[TASK TO CARRY OUT] Extract the listing in its entirety, keeping each line identical to the original.

━━━━━━

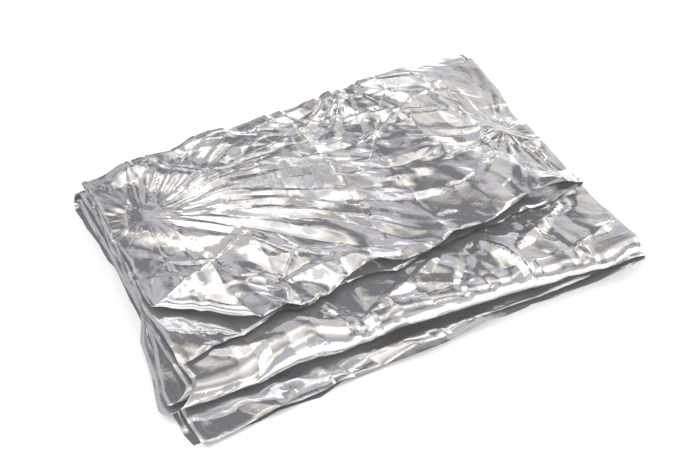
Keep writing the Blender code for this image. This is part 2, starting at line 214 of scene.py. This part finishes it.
# The upper film of the floor panel is rumpled where it sticks out in front of the fold
OUT_IN_FRONT = 1
OUT_START, OUT_REACH = 0.012, 0.030
RUMPLE_SEED, RUMPLE_SIZE, RUMPLE_RISE, RUMPLE_LENGTH = 151, 0.034, 0.0060, 1.8

# Folds and hems wander by this much, in steps of about this size
FOLD_CRUMPLE, FOLD_STEP, FOLD_SEED = 0.30, 0.060, 81
FOLD_RIPPLE, RIPPLE_STEP = 0.08, 0.030
HEM_WANDER, HEM_STEP, HEM_SHARE, HEM_SEED = 0.009, 0.070, 0.30, 91
# How far each film sticks out on the open left side, from the floor up
HEM_OUT = (0.015, 0.0068, 0.012, 0.0015, 0.006, -0.0045, 0.000, -0.0075)
# The cut hems curl down by up to this much, over this width, unevenly in steps, and by at
# least about this share of it
CURL_DROP, CURL_WIDTH, CURL_STEP, CURL_SEED = 0.0036, 0.007, 0.045, 201
CURL_LEAST = 0.55

# Thin creases that only the film's own sheet has: a net of raised webs at the front left,
# long straight lines over the top film and small dents in the taut panel
WEBS = (
    # x and y of one end, x and y of the other, rise, half width
    (-0.300, -0.010, -0.235, -0.040, 0.0026, 0.0055),
    (-0.235, -0.040, -0.180, -0.020, 0.0024, 0.0050),
    (-0.235, -0.040, -0.225, -0.095, 0.0028, 0.0055),
    (-0.225, -0.095, -0.165, -0.120, 0.0026, 0.0055),
    (-0.165, -0.120, -0.120, -0.085, 0.0024, 0.0050),
    (-0.165, -0.120, -0.150, -0.175, 0.0028, 0.0050),
    (-0.120, -0.085, -0.140, -0.040, 0.0022, 0.0050),
    (-0.120, -0.085, -0.060, -0.105, 0.0024, 0.0050),
    (-0.060, -0.105, -0.040, -0.160, 0.0024, 0.0050),
    (-0.300, -0.010, -0.345, -0.050, 0.0022, 0.0050),
)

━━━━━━

[TASK OUTPUT]
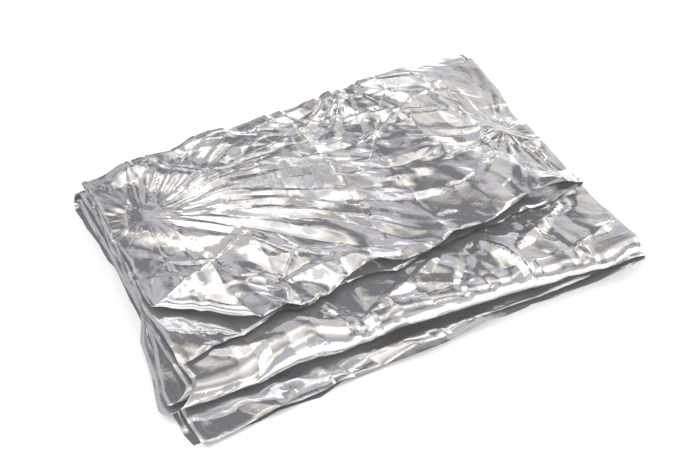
Keep writing the Blender code for this image. This is part 2, starting at line 214 of scene.py. This part finishes it.
# The upper film of the floor panel is rumpled where it sticks out in front of the fold
OUT_IN_FRONT = 1
OUT_START, OUT_REACH = 0.012, 0.030
RUMPLE_SEED, RUMPLE_SIZE, RUMPLE_RISE, RUMPLE_LENGTH = 151, 0.034, 0.0060, 1.8

# Folds and hems wander by this much, in steps of about this size
FOLD_CRUMPLE, FOLD_STEP, FOLD_SEED = 0.30, 0.060, 81
FOLD_RIPPLE, RIPPLE_STEP = 0.08, 0.030
HEM_WANDER, HEM_STEP, HEM_SHARE, HEM_SEED = 0.009, 0.070, 0.30, 91
# How far each film sticks out on the open left side, from the floor up
HEM_OUT = (0.015, 0.0068, 0.012, 0.0015, 0.006, -0.0045, 0.000, -0.0075)
# The cut hems curl down by up to this much, over this width, unevenly in steps, and by at
# least about this share of it
CURL_DROP, CURL_WIDTH, CURL_STEP, CURL_SEED = 0.0036, 0.007, 0.045, 201
CURL_LEAST = 0.55

# Thin creases that only the film's own sheet has: a net of raised webs at the front left,
# long straight lines over the top film and small dents in the taut panel
WEBS = (
    # x and y of one end, x and y of the other, rise, half width
    (-0.300, -0.010, -0.235, -0.040, 0.0026, 0.0055),
    (-0.235, -0.040, -0.180, -0.020, 0.0024, 0.0050),
    (-0.235, -0.040, -0.225, -0.095, 0.0028, 0.0055),
    (-0.225, -0.095, -0.165, -0.120, 0.0026, 0.0055),
    (-0.165, -0.120, -0.120, -0.085, 0.0024, 0.0050),
    (-0.165, -0.120, -0.150, -0.175, 0.0028, 0.0050),
    (-0.120, -0.085, -0.140, -0.040, 0.0022, 0.0050),
    (-0.120, -0.085, -0.060, -0.105, 0.0024, 0.0050),
    (-0.060, -0.105, -0.040, -0.160, 0.0024, 0.0050),
    (-0.300, -0.010, -0.345, -0.050, 0.0022, 0.0050),
)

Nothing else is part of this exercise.